Write out exactly the lines from the line with "for degree in" through the line with "bpy.context.view_layer.update()", both ends included, and no other line.
···
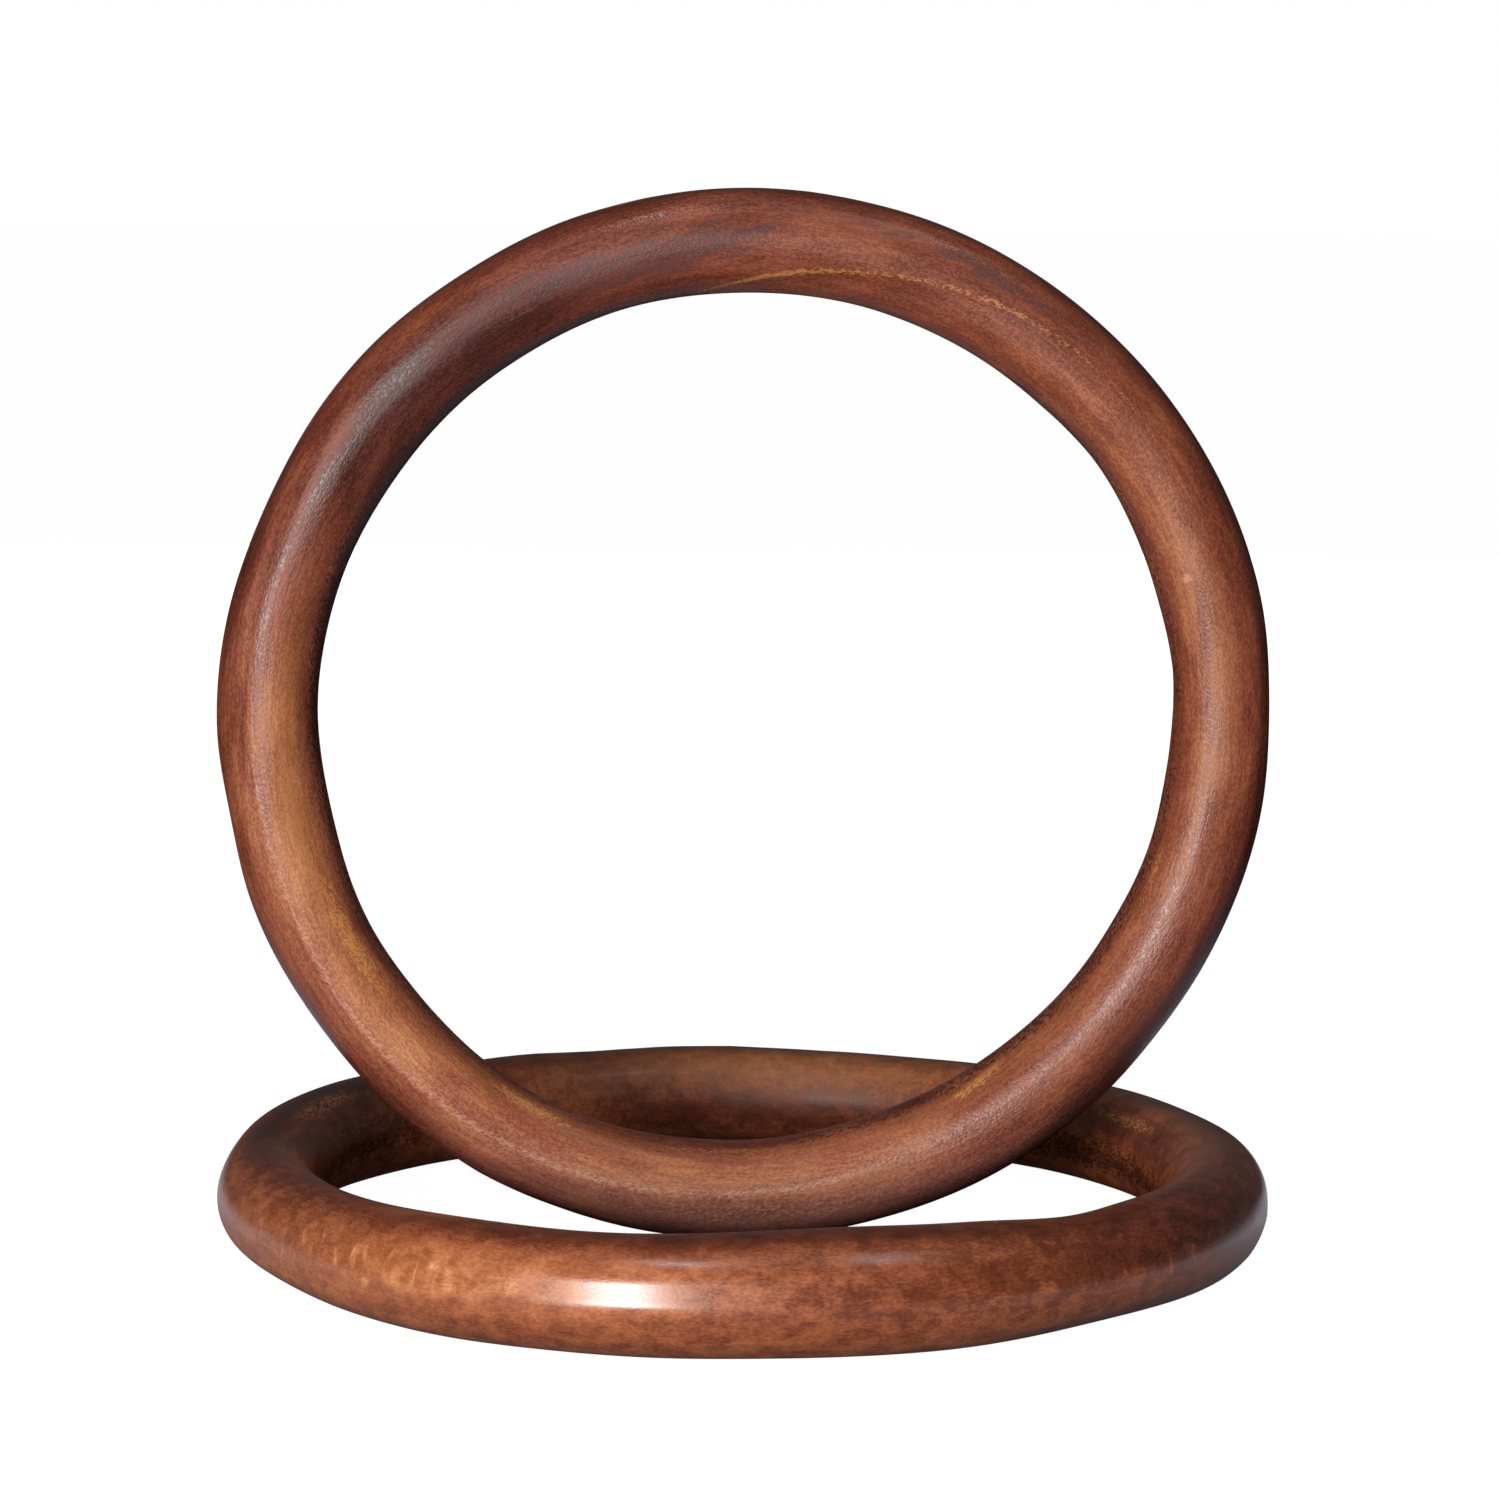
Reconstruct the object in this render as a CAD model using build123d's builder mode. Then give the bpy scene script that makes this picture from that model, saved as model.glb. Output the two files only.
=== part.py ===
"""A pair of hand-shaped wooden gymnastics rings: one lies flat, the other stands on edge inside it.

Each ring is one solid bar of hardwood, closed into a circle and worked to its round section by hand. So the bar is a
little fuller in some places than in others, and its centreline wanders slightly off the true circle.
Millimetres, +Z up. The origin is on the floor, at the centre of the lying ring.
"""

import math
import os
from typing import NamedTuple

from build123d import *

# Driving dimensions
CENTRELINE_DIAMETER = 237.0  # of the circle that both bars follow
STANDING_BAR_DIAMETER = 25.0
LYING_BAR_DIAMETER = 26.0
STATIONS = 36  # sections through which each bar is drawn


class Stroke(NamedTuple):
    """One stretch of the bar that the maker's hand left fuller or leaner than the rest."""

    angle: float  # where it is centred, degrees round the ring
    spread: float  # degrees to each side over which it fades out
    swell: float  # added to the bar's radius, mm
    shift: float  # added to the centreline's radius, mm


# Angles run from +X towards +Z on the standing ring, and from +X towards +Y on the lying ring.
STANDING_STROKES = (
    Stroke(angle=25, spread=35, swell=-0.5, shift=0.8),
    Stroke(angle=155, spread=45, swell=-0.5, shift=-0.4),
    Stroke(angle=195, spread=30, swell=0.1, shift=-0.5),
    Stroke(angle=245, spread=40, swell=-0.4, shift=1.1),
    Stroke(angle=300, spread=35, swell=0.6, shift=-0.8),
    Stroke(angle=335, spread=30, swell=0.1, shift=-0.6),
)
LYING_STROKES = (
    Stroke(angle=70, spread=50, swell=-0.4, shift=-0.1),
    Stroke(angle=150, spread=30, swell=0.6, shift=0.3),
    Stroke(angle=180, spread=25, swell=-0.5, shift=0.0),
    Stroke(angle=205, spread=25, swell=-0.2, shift=-1.2),
    Stroke(angle=238, spread=35, swell=0.8, shift=1.8),
    Stroke(angle=280, spread=40, swell=1.7, shift=-0.8),
    Stroke(angle=315, spread=35, swell=0.3, shift=-0.7),
)


def fade(stroke, angle):
    """How much of a stroke is felt at an angle: 1 at its centre, falling as a cosine to 0 at its spread."""
    away = abs((angle - stroke.angle + 180) % 360 - 180)
    if away >= stroke.spread:
        return 0.0
    return 0.5 * (1 + math.cos(math.pi * away / stroke.spread))


def bar_radius(bar_diameter, strokes, angle):
    """Radius of the bar's section at an angle round the ring."""
    return bar_diameter / 2 + sum(s.swell * fade(s, angle) for s in strokes)


def centreline_radius(strokes, angle):
    """Distance from the ring's centre to the middle of the bar at an angle."""
    return CENTRELINE_DIAMETER / 2 + sum(s.shift * fade(s, angle) for s in strokes)


def draw_bar(ring_plane, bar_diameter, strokes, rests_flat):
    """The bar of one ring, lofted through round sections that close on the first one.

    Where the ring rests flat, every section sits on the ring's plane, so that the whole bar touches the floor.
    """
    sections = []
    for i in range(STATIONS):
        angle = 360 * i / STATIONS
        radius = bar_radius(bar_diameter, strokes, angle)
        rise = radius if rests_flat else 0
        outward = ring_plane.x_dir.rotate(Axis((0, 0, 0), ring_plane.z_dir), angle)
        middle = ring_plane.origin + outward * centreline_radius(strokes, angle) + ring_plane.z_dir * rise
        with BuildSketch(Plane(middle, x_dir=outward, z_dir=ring_plane.z_dir.cross(outward))) as section:
            Circle(radius)
        sections.append(section.sketch.face())
    loft(sections=[*sections, sections[0]])


def standing_height():
    """Height of the standing ring's centre, with the lowest point of its bar on the floor."""
    depths = []
    for degree in range(360):
        drop = -centreline_radius(STANDING_STROKES, degree) * math.sin(math.radians(degree))
        depths.append(drop + bar_radius(STANDING_BAR_DIAMETER, STANDING_STROKES, degree))
    return max(depths)


with BuildPart() as lying_ring:
    draw_bar(Plane.XY, LYING_BAR_DIAMETER, LYING_STROKES, rests_flat=True)

standing_plane = Plane(origin=(0, 0, standing_height()), x_dir=(1, 0, 0), z_dir=(0, -1, 0))
with BuildPart() as standing_ring:
    draw_bar(standing_plane, STANDING_BAR_DIAMETER, STANDING_STROKES, rests_flat=False)

lying_ring.part.label = "lying_ring"
standing_ring.part.label = "standing_ring"

os.makedirs("parts", exist_ok=True)
export_step(lying_ring.part, "parts/lying_ring.step")
export_step(standing_ring.part, "parts/standing_ring.step")
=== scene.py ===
"""Looks of a pair of hand-shaped wooden gymnastics rings: one lies flat, and its mate stands in its hole.

Each bar is made again as one fine closed surface over its CAD node, with the flats, waves and dents that
hand tools leave, and dressed in stained wood whose grain runs along the bar. Metres, +Z up, the CAD frame.
"""

import logging
import math
from dataclasses import dataclass
from enum import Enum

import bpy
import numpy as np
from mathutils import Matrix, Vector


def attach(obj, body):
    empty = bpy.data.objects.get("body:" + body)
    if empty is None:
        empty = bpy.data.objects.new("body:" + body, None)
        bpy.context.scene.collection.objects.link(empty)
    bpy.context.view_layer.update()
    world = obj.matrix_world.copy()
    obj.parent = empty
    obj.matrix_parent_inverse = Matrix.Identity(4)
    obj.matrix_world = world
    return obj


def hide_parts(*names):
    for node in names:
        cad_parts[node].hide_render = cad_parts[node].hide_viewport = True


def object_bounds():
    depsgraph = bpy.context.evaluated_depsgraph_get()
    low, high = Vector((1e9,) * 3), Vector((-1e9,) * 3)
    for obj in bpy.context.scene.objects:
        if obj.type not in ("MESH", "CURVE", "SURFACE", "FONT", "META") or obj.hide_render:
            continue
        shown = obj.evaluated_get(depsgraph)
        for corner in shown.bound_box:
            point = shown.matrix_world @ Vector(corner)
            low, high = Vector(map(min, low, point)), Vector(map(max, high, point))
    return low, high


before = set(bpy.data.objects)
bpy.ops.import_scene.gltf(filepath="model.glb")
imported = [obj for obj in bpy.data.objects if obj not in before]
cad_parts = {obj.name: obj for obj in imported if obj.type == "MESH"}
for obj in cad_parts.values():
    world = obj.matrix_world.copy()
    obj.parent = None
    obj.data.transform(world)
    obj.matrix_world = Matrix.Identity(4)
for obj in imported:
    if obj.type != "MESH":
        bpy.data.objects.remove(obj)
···
### The completed task
    for degree in range(360):
        drop = -centreline_radius(STANDING_STROKES, degree) * math.sin(math.radians(degree))
        depths.append(drop + bar_radius(STANDING_BAR_DIAMETER, STANDING_STROKES, degree))
    return max(depths)


with BuildPart() as lying_ring:
    draw_bar(Plane.XY, LYING_BAR_DIAMETER, LYING_STROKES, rests_flat=True)

standing_plane = Plane(origin=(0, 0, standing_height()), x_dir=(1, 0, 0), z_dir=(0, -1, 0))
with BuildPart() as standing_ring:
    draw_bar(standing_plane, STANDING_BAR_DIAMETER, STANDING_STROKES, rests_flat=False)

lying_ring.part.label = "lying_ring"
standing_ring.part.label = "standing_ring"

os.makedirs("parts", exist_ok=True)
export_step(lying_ring.part, "parts/lying_ring.step")
export_step(standing_ring.part, "parts/standing_ring.step")
=== scene.py ===
"""Looks of a pair of hand-shaped wooden gymnastics rings: one lies flat, and its mate stands in its hole.

Each bar is made again as one fine closed surface over its CAD node, with the flats, waves and dents that
hand tools leave, and dressed in stained wood whose grain runs along the bar. Metres, +Z up, the CAD frame.
"""

import logging
import math
from dataclasses import dataclass
from enum import Enum

import bpy
import numpy as np
from mathutils import Matrix, Vector


def attach(obj, body):
    empty = bpy.data.objects.get("body:" + body)
    if empty is None:
        empty = bpy.data.objects.new("body:" + body, None)
        bpy.context.scene.collection.objects.link(empty)
    bpy.context.view_layer.update()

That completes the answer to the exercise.